Information shown:
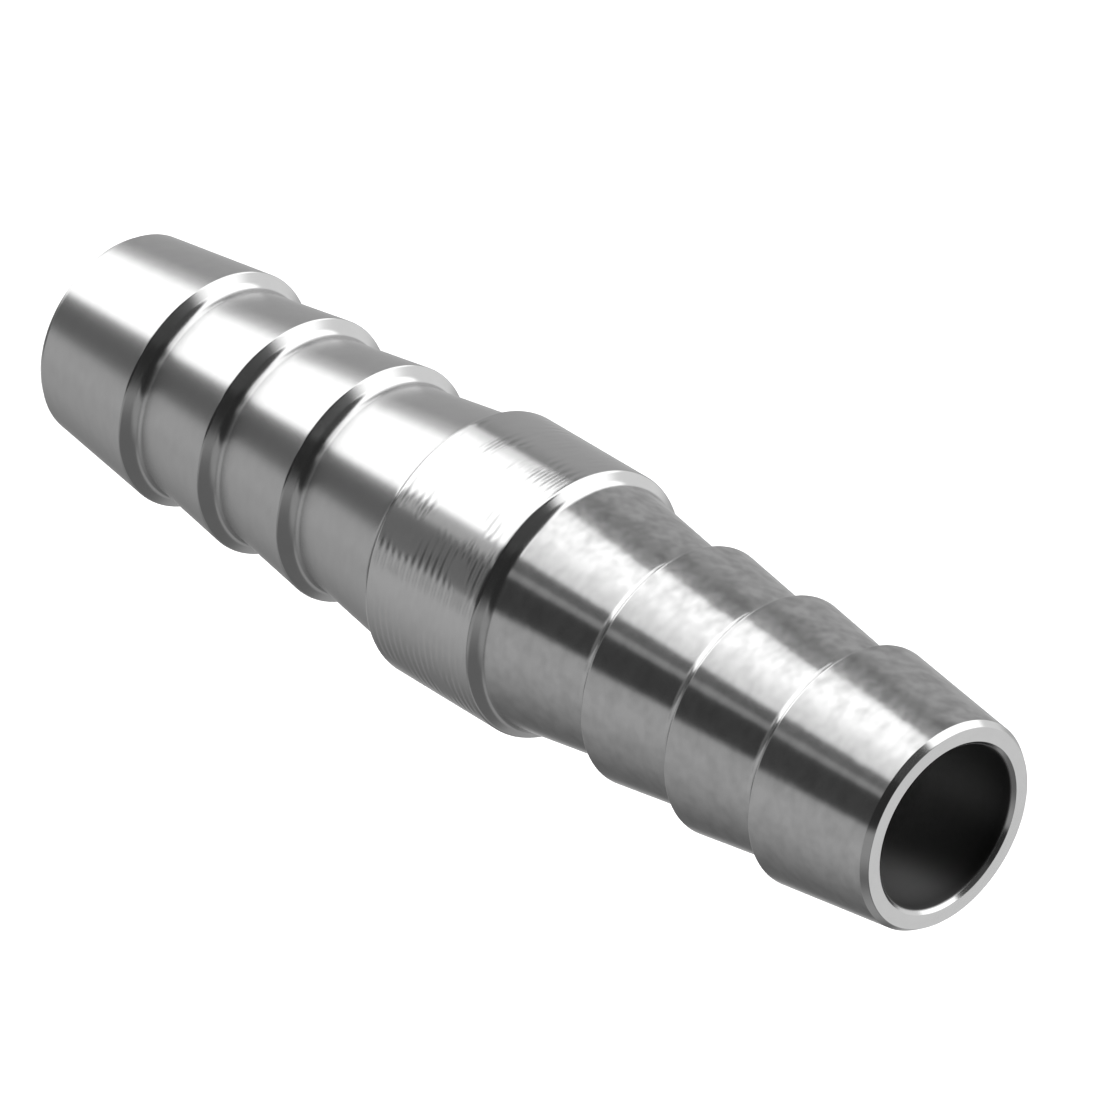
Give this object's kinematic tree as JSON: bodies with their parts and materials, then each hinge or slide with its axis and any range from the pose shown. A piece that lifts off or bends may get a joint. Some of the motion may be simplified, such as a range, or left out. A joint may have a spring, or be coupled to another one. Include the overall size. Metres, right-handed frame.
{
  "type": "hose splice connector",
  "caption": "Straight stainless steel connector that joins two hose ends, with a barbed tail on each side of a plain collar and a bore right through.",
  "frame": {"origin": "middle of the lower end face, where the connector stands", "axes": "+Z along the connector's axis, upwards from the lower end face"},
  "size_m": [0.012, 0.012, 0.05],
  "materials": {
    "stainless_steel": "turned on a lathe, with fine turning lines and a satin gloss"
  },
  "bodies": {
    "root": {"splice_body": "stainless_steel"}
  },
  "joints": []
}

To be done: Reproduce all the data word for word.

Response to this exercise:
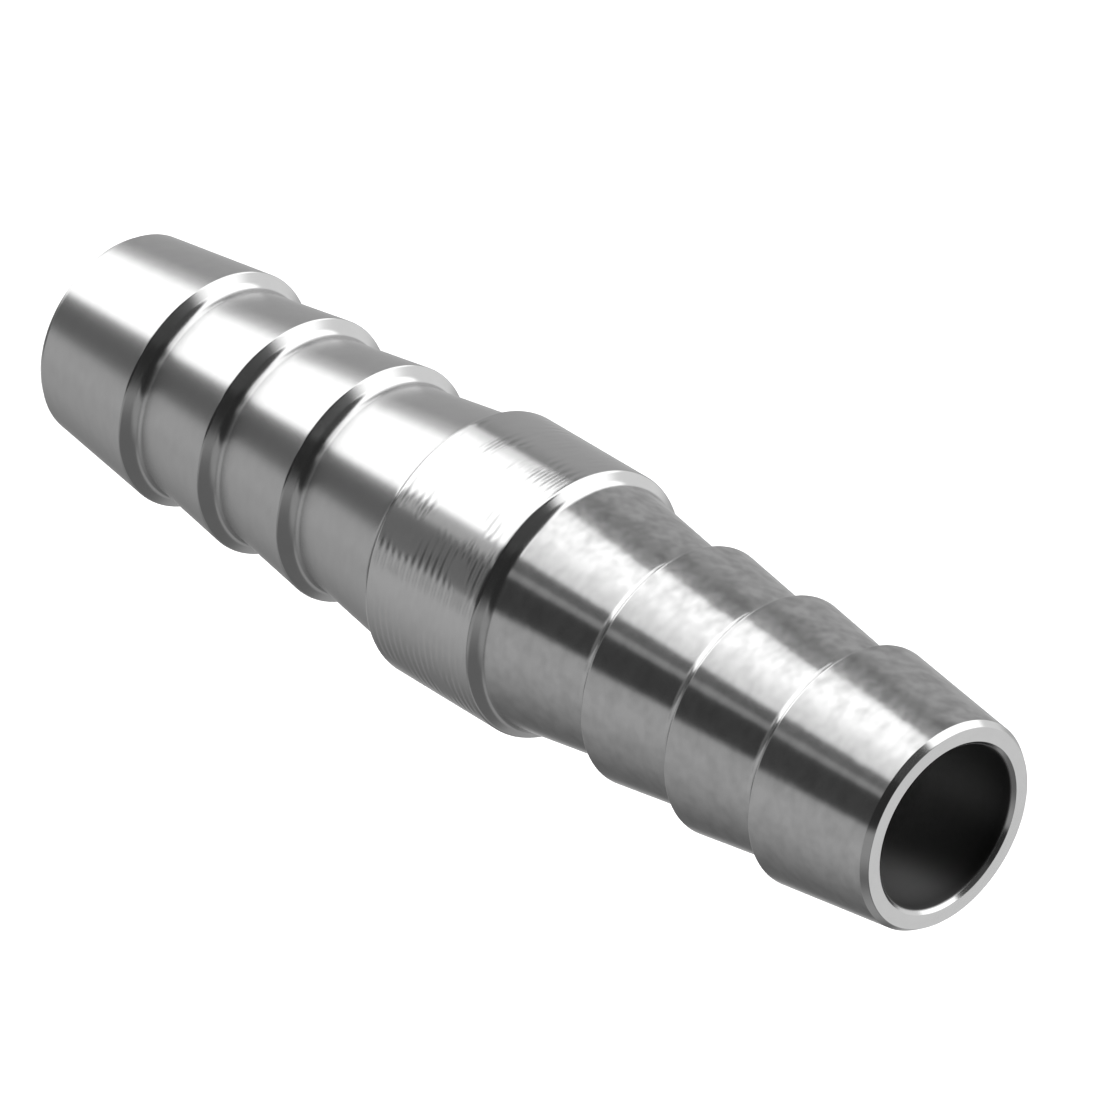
Give this object's kinematic tree as JSON: bodies with their parts and materials, then each hinge or slide with its axis and any range from the pose shown. A piece that lifts off or bends may get a joint. Some of the motion may be simplified, such as a range, or left out. A joint may have a spring, or be coupled to another one. Include the overall size. Metres, right-handed frame.
{
  "type": "hose splice connector",
  "caption": "Straight stainless steel connector that joins two hose ends, with a barbed tail on each side of a plain collar and a bore right through.",
  "frame": {"origin": "middle of the lower end face, where the connector stands", "axes": "+Z along the connector's axis, upwards from the lower end face"},
  "size_m": [0.012, 0.012, 0.05],
  "materials": {
    "stainless_steel": "turned on a lathe, with fine turning lines and a satin gloss"
  },
  "bodies": {
    "root": {"splice_body": "stainless_steel"}
  },
  "joints": []
}